Она выгибает бровь и как обычно, я не могу прочитать ее выражения лица.

— Я рада, что могу помочь, Леа.

Дом большой. Очень большой. Думаю, шесть или семь тысяч футов. И в этих комнатах он везде. Частички его, что я не видела прежде. Гитара на террасе. Три запыленных компьютера в гостевой комнате. Курительная трубка в ванной, забитая марихуаной. Но я не видела его комнату. Рэймонд устроил его в редко используемой комнате для гостей. Я думаю, что это его комната в конце коридора, потому что она единственная, чья дверь всегда остается закрытой.

Я брожу в библиотеке, до потолка наполненной книгами. Большой стол, большое кресло как королевский трон. На нем лэптоп, блокнот, ручки, цитата в рамке: «Не бойтесь совершенства. Вам его не достичь». Задаюсь вопросом, что она значит для него. Я записываю ее в блокнот на своем iPhone.

Иду дальше по коридору, который ведет к спальням, пустые стены отражаются в моих глаза, я заглядываю в полуоткрытую дверь.

Как я и думала: комната Эхо. Она декорирована старыми бейсбольными картинками, большую часть комнаты занимает огромная кровать с темно-синим покрывалом. Остальное пространство занимают книжные полки, большой надувной пингвин и комод с рамками фотографий Люка и Эхо.

С рыболовными снастями в руках. Улыбающиеся с вершины горы. Сидящие с тортом на дне рождения. Я изучаю лицо Люка на каждом фото. Его улыбка такая расслабленная. Щеки выглядят полнее. На фото с рыбой его волосы длиннее и развеваются на ветру.

На столе, на клочке бумаги, небрежным почерком в левом углу написано: Эхо.

Люк воспитывал его? Хотел спасти ребенка от собственного опыта? Я провожу рукой по столу из вишневого дерева, очевидно новому. Эхо очень любим, бьюсь об заклад, Люк сделает для него всё, что угодно.

Медленно повернувшись, смотрю на черно-белые бейсбольные карточки на стенах. Изображения встряхивают мою память, и я думаю о тете Шелли. Какое-то время, она патронировала ребенка. Я помню, что ходила с ней выбрать кое-что для оформления его спальни. Это был бейсбол, так же, как и здесь.

В груди зарождается жар, он поднимается по плечам, к горлу и достигает щек. Я хватаю ртом воздух, в голове начинает гудеть. Слезы застилают глаза.

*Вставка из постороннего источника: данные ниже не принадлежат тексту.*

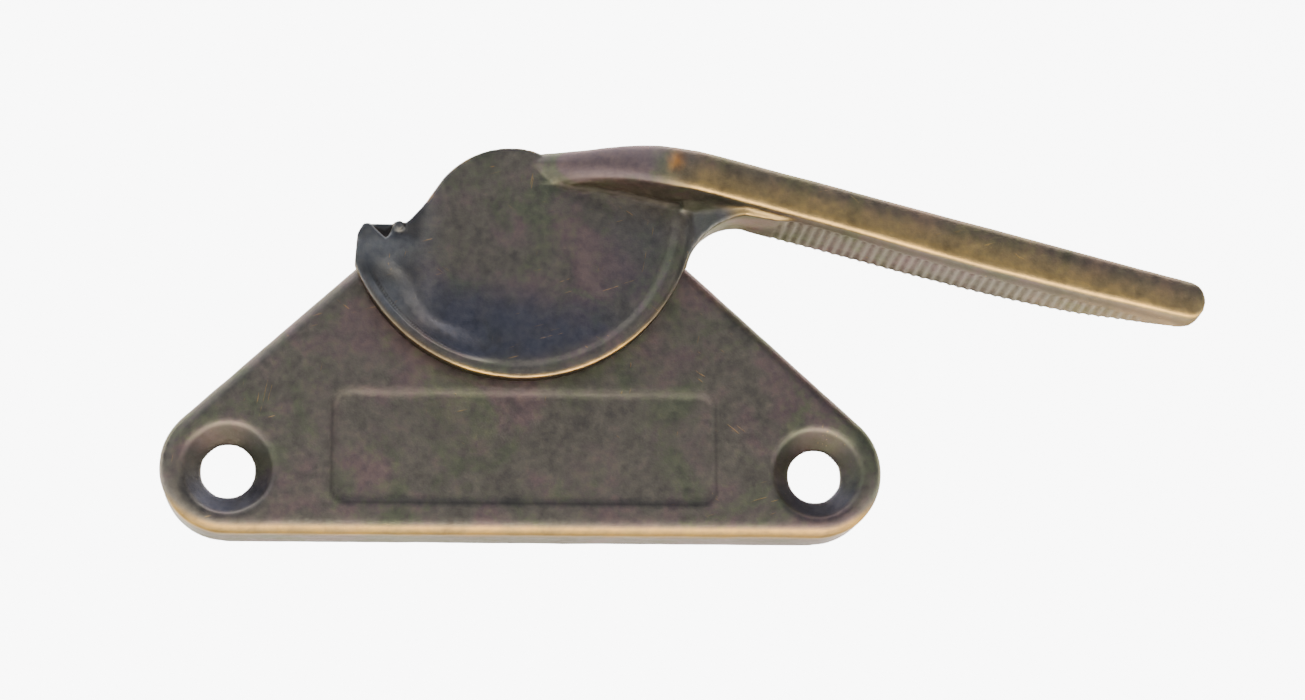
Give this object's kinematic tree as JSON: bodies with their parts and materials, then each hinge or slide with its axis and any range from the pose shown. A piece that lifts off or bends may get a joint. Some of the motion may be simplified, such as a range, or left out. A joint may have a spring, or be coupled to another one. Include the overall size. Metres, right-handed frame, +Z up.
{
  "type": "crescent sash lock",
  "caption": "Sash lock with a triangular cast base, an eccentric crescent cam turned half a turn by a ribbed thumb lever, and a spring detent behind.",
  "frame": {"origin": "midway between the two screw holes, on the mounting face", "axes": "+X along the base towards the lever, +Z up the window frame towards the crescent, +Y into the window frame; the front faces -Y"},
  "size_m": [0.1068, 0.016, 0.0404],
  "materials": {
    "base_bronze": "aged bronze patina, satin",
    "cam_bronze": "aged bronze patina, worn bright on the lever's edges",
    "bush_brass": "turned",
    "spindle_steel": "turned, riveted over at the end",
    "spring_steel": "blued spring steel",
    "sintered_steel": "sintered, oiled",
    "plate_steel": "pressed",
    "cover_zinc": "zinc plated, yellowed",
    "screw_steel": "zinc plated"
  },
  "bodies": {
    "base": {"base_housing": "base_bronze", "spindle_bush": "bush_brass", "disc_spring": "spring_steel", "leaf_spring": "spring_steel", "back_cover": "cover_zinc", "cover_screws": "screw_steel"},
    "cam": {"cam_lever": "cam_bronze", "spindle": "spindle_steel", "detent_block": "sintered_steel", "stop_plate": "plate_steel"}
  },
  "joints": [
    {"name": "lever_turn", "type": "hinge", "parent": "base", "child": "cam", "pos_m": [0, -0.008, 0.0248], "axis": [0, 1, 0], "range_deg": [0, 180], "deforming": ["leaf_spring"]}
  ]
}
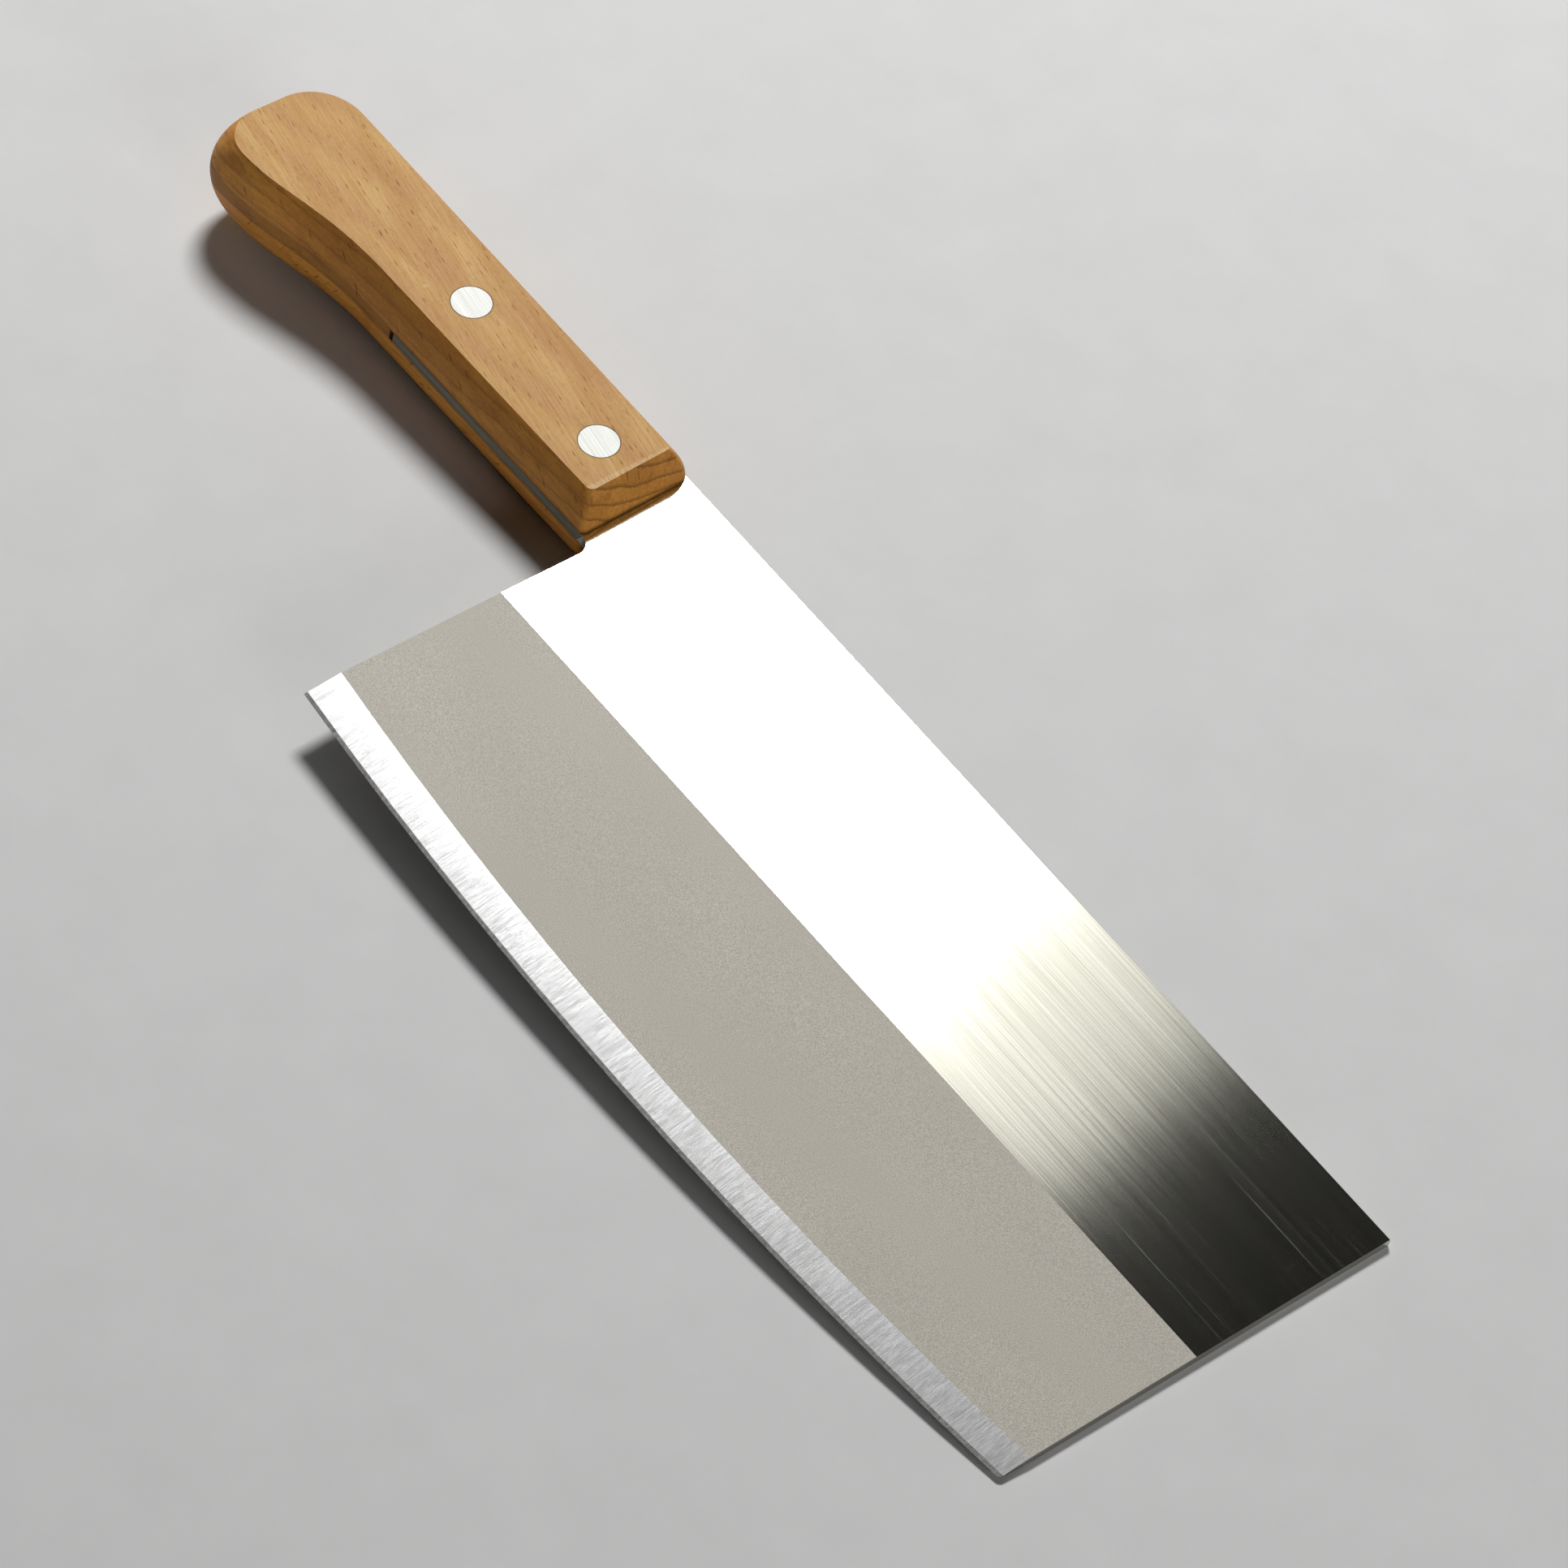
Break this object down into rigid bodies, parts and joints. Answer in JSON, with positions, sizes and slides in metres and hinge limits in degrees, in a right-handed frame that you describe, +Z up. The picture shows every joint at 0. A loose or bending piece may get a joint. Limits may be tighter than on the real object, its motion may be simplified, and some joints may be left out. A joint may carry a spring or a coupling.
{
  "type": "cleaver",
  "caption": "Thin rectangular kitchen cleaver: tall flat blade with a gently curved polished edge, half-length tang held in a slotted wooden handle by flush rivets.",
  "frame": {"origin": "under the middle of the part's box, on the surface the knife lies on", "axes": "+X along the knife from the butt towards the tip, +Y from the cutting edge towards the back, +Z up, away from the surface it lies on. The knife is stored lying on its side, tilted about Y by 2.36 degrees, because it rests on the front under edge of its handle and on the tip of its blade."},
  "size_m": [0.32, 0.0962, 0.0236],
  "materials": {
    "blade_steel": "brushed lengthwise near the back, bead-blasted lower half, polished bevel",
    "beech": "oiled, lightly worn",
    "rivet_metal": "satin, ground flush with the wood"
  },
  "bodies": {
    "root": {"blade": "blade_steel", "handle": "beech", "front_rivet_female": "rivet_metal", "front_rivet_male": "rivet_metal", "rear_rivet_female": "rivet_metal", "rear_rivet_male": "rivet_metal"}
  },
  "joints": []
}
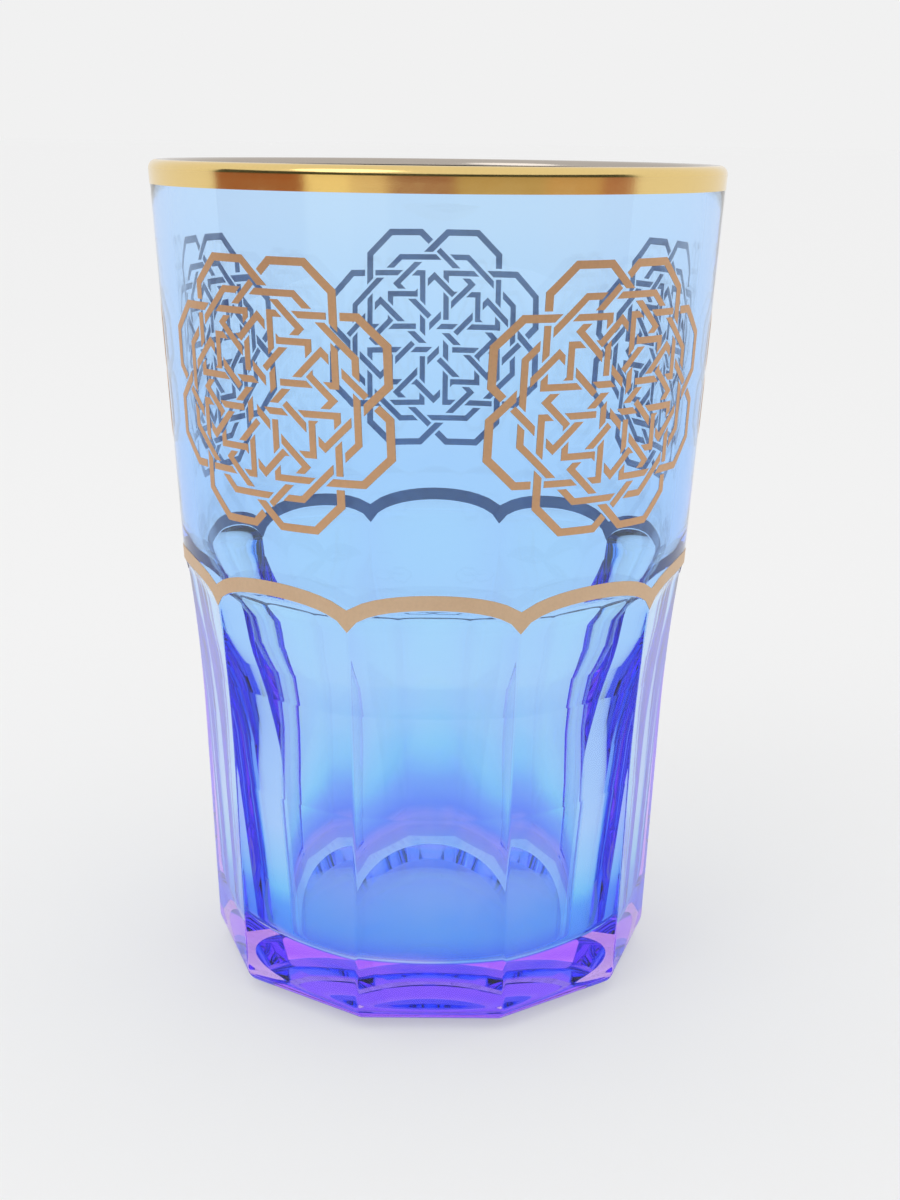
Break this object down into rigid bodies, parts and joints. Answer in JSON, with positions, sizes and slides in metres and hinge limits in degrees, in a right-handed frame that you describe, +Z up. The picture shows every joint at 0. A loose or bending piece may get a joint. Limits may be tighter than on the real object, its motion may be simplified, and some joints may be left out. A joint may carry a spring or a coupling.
{
  "type": "tea glass",
  "caption": "Tall pressed tea glass with flat panels below, a flared wall above, a blue bore, and gilding as a rim band, a scalloped line and interlaced star medallions.",
  "frame": {"origin": "centre of the foot ring, on the table", "axes": "+Z up along the axis of the glass, out of its mouth; -Y towards the middle of panel 1 and the viewer; +X to the viewer's right"},
  "size_m": [0.0836, 0.0836, 0.1226],
  "materials": {
    "glass": "clear, fire polished",
    "blue_colour": "translucent fired colour, denser towards the floor",
    "rim_gilding": "bright fired gilding",
    "line_gilding": "soft fired gilding",
    "medallion_gilding": "soft fired gilding"
  },
  "bodies": {
    "root": {"glass_body": "glass", "colour_coat": "blue_colour", "gilt_rim_band": "rim_gilding", "gilt_scallop_line": "line_gilding", "gilt_medallion_1": "medallion_gilding", "gilt_medallion_2": "medallion_gilding", "gilt_medallion_3": "medallion_gilding", "gilt_medallion_4": "medallion_gilding", "gilt_medallion_5": "medallion_gilding"}
  },
  "joints": []
}
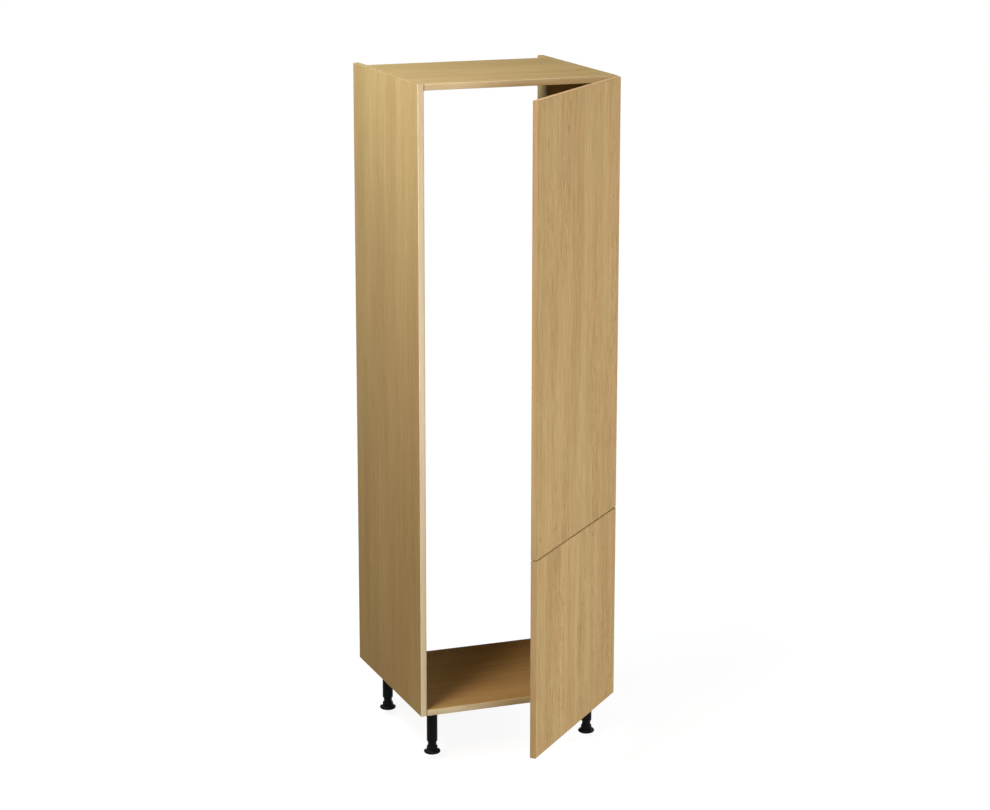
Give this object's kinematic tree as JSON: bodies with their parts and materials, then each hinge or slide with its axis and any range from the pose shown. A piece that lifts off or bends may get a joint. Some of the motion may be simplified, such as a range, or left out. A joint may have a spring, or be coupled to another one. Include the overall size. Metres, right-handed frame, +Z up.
{
  "type": "fridge housing unit",
  "caption": "Tall open-backed oak cabinet carcase for a built-in fridge, with doors on concealed hinges and adjustable screw legs.",
  "frame": {"origin": "on the floor, under the middle of the whole unit's box with both doors standing part open", "axes": "+Z up, -Y out of the front, +X to the side that carries the hinges (the right-hand side, seen from the front)"},
  "size_m": [0.6001, 1.0083, 1.97],
  "materials": {
    "oak_board": "oak-grain faced board, satin, grain upright on the sides and across on the top and bottom",
    "oak_door": "oak-grain door face, satin, upright grain",
    "black_plastic": "moulded black plastic with a faint sheen",
    "nickel_steel": "nickel-plated pressed steel",
    "zinc_casting": "grey zinc casting"
  },
  "bodies": {
    "carcase": {"side_panel_left": "oak_board", "side_panel_right": "oak_board", "top_panel": "oak_board", "bottom_panel": "oak_board", "cam_top_front_left": "zinc_casting", "cam_top_front_right": "zinc_casting", "cam_top_rear_left": "zinc_casting", "cam_top_rear_right": "zinc_casting", "cam_bottom_front_left": "zinc_casting", "cam_bottom_front_right": "zinc_casting", "cam_bottom_rear_left": "zinc_casting", "cam_bottom_rear_right": "zinc_casting", "cam_bolt_top_front_left": "nickel_steel", "cam_bolt_top_front_right": "nickel_steel", "cam_bolt_top_rear_left": "nickel_steel", "cam_bolt_top_rear_right": "nickel_steel", "cam_bolt_bottom_front_left": "nickel_steel", "cam_bolt_bottom_front_right": "nickel_steel", "cam_bolt_bottom_rear_left": "nickel_steel", "cam_bolt_bottom_rear_right": "nickel_steel", "leg_insert_front_left": "black_plastic", "leg_insert_front_right": "black_plastic", "leg_insert_rear_left": "black_plastic", "leg_insert_rear_right": "black_plastic", "leg_sleeve_front_left": "black_plastic", "leg_sleeve_front_right": "black_plastic", "leg_sleeve_rear_left": "black_plastic", "leg_sleeve_rear_right": "black_plastic", "hinge_plate_upper_1": "nickel_steel", "hinge_plate_upper_2": "nickel_steel", "hinge_plate_upper_3": "nickel_steel", "hinge_plate_lower_1": "nickel_steel", "hinge_plate_lower_2": "nickel_steel", "hinge_arm_upper_1": "nickel_steel", "hinge_arm_upper_2": "nickel_steel", "hinge_arm_upper_3": "nickel_steel", "hinge_arm_lower_1": "nickel_steel", "hinge_arm_lower_2": "nickel_steel"},
    "upper_inner_links": {"hinge_inner_link_upper_1": "nickel_steel", "hinge_inner_link_upper_2": "nickel_steel", "hinge_inner_link_upper_3": "nickel_steel"},
    "upper_door_leaf": {"upper_door": "oak_door", "hinge_cup_upper_1": "nickel_steel", "hinge_cup_upper_2": "nickel_steel", "hinge_cup_upper_3": "nickel_steel"},
    "upper_outer_links": {"hinge_outer_link_upper_1": "nickel_steel", "hinge_outer_link_upper_2": "nickel_steel", "hinge_outer_link_upper_3": "nickel_steel"},
    "lower_inner_links": {"hinge_inner_link_lower_1": "nickel_steel", "hinge_inner_link_lower_2": "nickel_steel"},
    "lower_door_leaf": {"lower_door": "oak_door", "hinge_cup_lower_1": "nickel_steel", "hinge_cup_lower_2": "nickel_steel"},
    "lower_outer_links": {"hinge_outer_link_lower_1": "nickel_steel", "hinge_outer_link_lower_2": "nickel_steel"},
    "foot_front_left": {"leg_foot_front_left": "black_plastic"},
    "foot_front_right": {"leg_foot_front_right": "black_plastic"},
    "foot_rear_left": {"leg_foot_rear_left": "black_plastic"},
    "foot_rear_right": {"leg_foot_rear_right": "black_plastic"}
  },
  "joints": [
    {"name": "upper_inner_link_swing", "type": "hinge", "parent": "carcase", "child": "upper_inner_links", "pos_m": [0.2603, -0.04486, 1.342], "axis": [0, 0, 1], "range_deg": [-13.7, 11.4]},
    {"name": "upper_door_turn", "type": "hinge", "parent": "upper_inner_links", "child": "upper_door_leaf", "pos_m": [0.2835, -0.07562, 1.342], "axis": [0, 0, 1], "range_deg": [-56.75, 68.25]},
    {"name": "upper_outer_link_swing", "type": "hinge", "parent": "upper_door_leaf", "child": "upper_outer_links", "pos_m": [0.28247, -0.08009, 1.342], "axis": [0, 0, 1], "range_deg": [-66.7, 55.4]},
    {"name": "lower_inner_link_swing", "type": "hinge", "parent": "carcase", "child": "lower_inner_links", "pos_m": [0.2603, -0.04486, 0.427], "axis": [0, 0, 1], "range_deg": [-13.7, 11.4]},
    {"name": "lower_door_turn", "type": "hinge", "parent": "lower_inner_links", "child": "lower_door_leaf", "pos_m": [0.2835, -0.07562, 0.427], "axis": [0, 0, 1], "range_deg": [-56.75, 68.25]},
    {"name": "lower_outer_link_swing", "type": "hinge", "parent": "lower_door_leaf", "child": "lower_outer_links", "pos_m": [0.28247, -0.08009, 0.427], "axis": [0, 0, 1], "range_deg": [-66.7, 55.4]},
    {"name": "foot_front_left_screw", "type": "slide", "parent": "carcase", "child": "foot_front_left", "axis": [0, 0, 1], "range_m": [-0.02, 0.014]},
    {"name": "foot_front_right_screw", "type": "slide", "parent": "carcase", "child": "foot_front_right", "axis": [0, 0, 1], "range_m": [-0.02, 0.014]},
    {"name": "foot_rear_left_screw", "type": "slide", "parent": "carcase", "child": "foot_rear_left", "axis": [0, 0, 1], "range_m": [-0.02, 0.014]},
    {"name": "foot_rear_right_screw", "type": "slide", "parent": "carcase", "child": "foot_rear_right", "axis": [0, 0, 1], "range_m": [-0.02, 0.014]}
  ],
  "couplings": [
    {"joint": "upper_inner_link_swing", "follows": "upper_door_turn", "ratio": -0.2},
    {"joint": "upper_outer_link_swing", "follows": "upper_door_turn", "ratio": -0.976},
    {"joint": "lower_inner_link_swing", "follows": "lower_door_turn", "ratio": -0.2},
    {"joint": "lower_outer_link_swing", "follows": "lower_door_turn", "ratio": -0.976}
  ]
}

Имя того мальчика было Лукас. Я помню, что видела его один раз, когда они с Шелли выходили из кинотеатра, а мы с сестрами заходили.

У него были темные волосы и карие глаза.

Я шепчу:

— Черт.

Я лежу в кровати Эхо, зарывшись лицом в подушку и плачу.

ГЛАВА 5

Лукас

Я был в сознании и на протяжении некоторого времени бесцельно смотрел на радионяню, которая находилась в картонной коробке у изголовья кровати. Я ожидал, что кто-то войдет, но никто так и не пришел. Иголка была воткнута в вену на уровне внутренней стороны локтя, создавая неприятные ощущения и заставляя думать, что я нахожусь в больнице после того, что произошло с Шелли, поэтому приподнявшись, я вытаскиваю иглу. После этого, пытаюсь сидеть спокойно, ожидая, когда мысли прояснятся, и в руках уймется болезненная пульсация.

Я не видел, насколько серьезными были раны на руках, они скрыты толстым слоем бинтов, но понемногу ко мне начинают возвращаться воспоминая. Я смутно помню, как кто-то говорил про мои раны, вроде в тот момент я находился в операционной. Скорее всего, оперировали левую руку, потому что она болит сильнее всего.

Мои руки лежат на подушках, что вселяет в меня ощущения, что я нахожусь в больнице. Я накрыт белой простыней, что опять же свидетельствует о том, что я в больнице. Но комната не пахнет медикаментами и мебель выглядит знакомой, если я все верно рассмотрел беглым взглядом.